Sustainable homes to advance the Olympic legacy
Glasshouse Gardens is a community focused residential project that offers cosmopolitan East London living from the comfort of sustainable housing set on tranquil landscaped grounds.
Comprising two towers, Cassia Point standing 30 storeys high and Lantana Heights at 17 stories, the accommodation encompasses 333 apartments ranging in size from studio up to three bedrooms. These homes are a key component of the £2.4bn International Quarter London (IQL). Located at the gateway to Queen Elizabeth Olympic Park in Stratford, IQL is among the capital’s largest new mixed-use developments.
The IQL vision is to create a welcoming neighbourhood of quality architecture and open spaces. Designed to encourage congenial interaction, this is a quarter wherein residents, visitors, business and retail can all flourish. Successful delivery of Glasshouse Gardens is an integral step in realising this ambition.
The apartments were conceived to showcase the latest in sustainable building practices, wellbeing and innovation. Accordingly, they had to be constructed to maximise natural light, fresh air and renewable energy from the Stratford Energy Centre. Prompt time to market was also a driver for the client. Buro Happold worked as the lead engineers from concept design through to practical completion. As part of our wider masterplan involvement, we also oversaw the infrastructure design along with health and wellbeing across the public realm.
Buro Happold carefully considered all aspects of the client vision in delivering this project. The scheme incorporates a 40% glazed area and private balconies to minimise solar gain; there are high levels of insulation, mechanical ventilation with heat recovery, and openable windows while the high average air tightness greatly exceeds the building regulations target. Heating and hot water are provided by the Stratford Energy Centre, which includes combined heat and power (CHP) – a system that reduces carbon emissions through a renewable biomass contribution. Lighting in the public realm is LED and has intelligent controls.
Low-flow fittings significantly reduce average water use, while a 22,000-litre rainwater harvesting tank provides irrigation across the site. All Code for Sustainable Homes ecology credits were achieved through incorporating invertebrate habitats, wildflower embankments, and biodiverse green roofs on both towers.

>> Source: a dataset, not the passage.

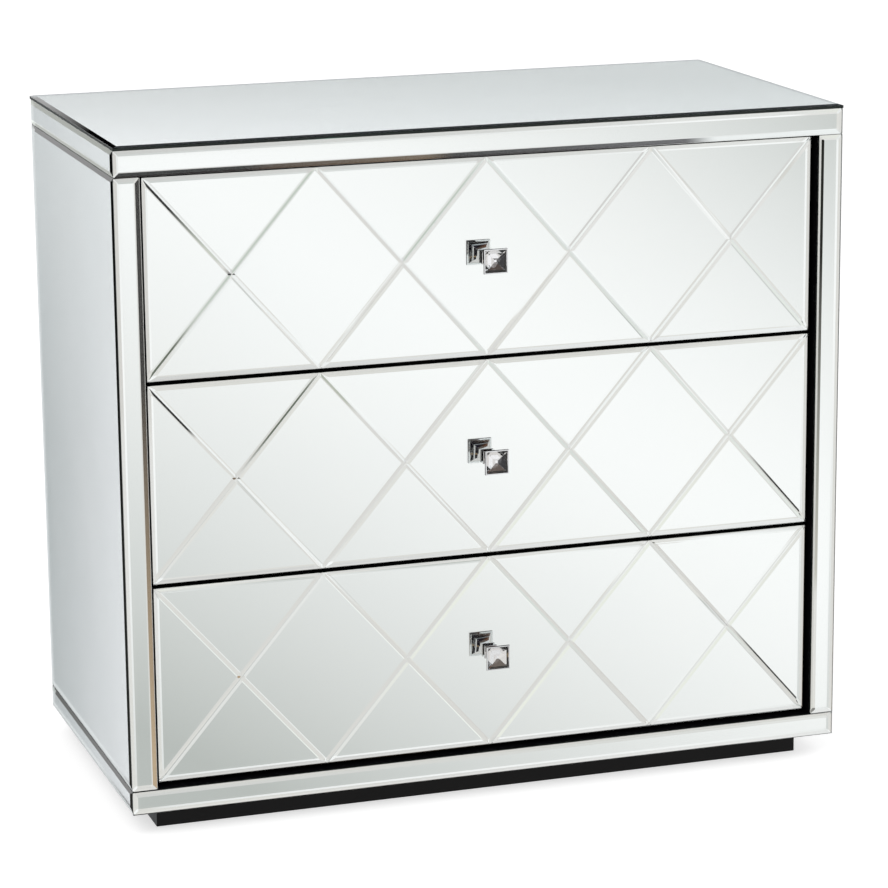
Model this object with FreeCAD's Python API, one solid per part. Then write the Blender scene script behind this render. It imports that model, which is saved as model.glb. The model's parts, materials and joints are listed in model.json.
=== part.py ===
import FreeCAD
import Part
import math
import os

from FreeCAD import Placement, Rotation, Vector

# Mirrored chest of three drawers. x runs to the right, y to the back and z up. The origin is on the
# floor, under the middle of the whole chest with its knobs. All sizes are in millimetres.

# Overall size, without the knobs
width = 914.0
depth = 457.0
height = 838.0

# Mirror glass
glass = 5.0             # thickness of every mirror
bevel = 6.0             # width of the ground bevel along every mirror's edges
bevel_drop = 1.4        # glass ground away at the outer edge of a bevel
joint_gap = 0.5         # open joint between two mirrors that meet

# Bands, stiles and plinth
apron_height = 32.0
base_height = 29.0
stile_width = 31.0
plinth_height = 30.0
plinth_inset = 37.0
plinth_board = 16.0

# Carcass
side_board = 16.0
rail_height = 18.0
rail_depth = 50.0
rail_play = 2.0         # between a closed drawer front and the rail behind it
back_panel = 5.0
back_lap = 10.0         # how far the back panel laps onto the boards round it
back_rebate = 8.0       # depth of the rebate that holds it
back_play = 0.5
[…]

Energy, water, waste, transport and deliveries were monitored throughout project delivery – ‘Performance Beyond Compliance’ was attained as assessed by the Considerate Constructors scheme.
Buro Happold’s expertise helped the client to advance the Olympic legacy by augmenting this flourishing modern neighbourhood as London’s centre of gravity moves east.
Glasshouse Gardens is an exemplar for sustainability – all 333 apartments achieving Code for Sustainable Homes Level 4 certification. Across both towers, an average carbon saving of 53.6% over 2010 Part L1A Building Regulations was achieved – equivalent to 32.3% reduction over the current 2013 regulations.
All units were quickly sold. The first people to make this milestone development their home moved in towards the end of 2016; in a 2019 Times newspaper article, Glasshouse Gardens was named among the UK’s best new-build apartments as rated by residents.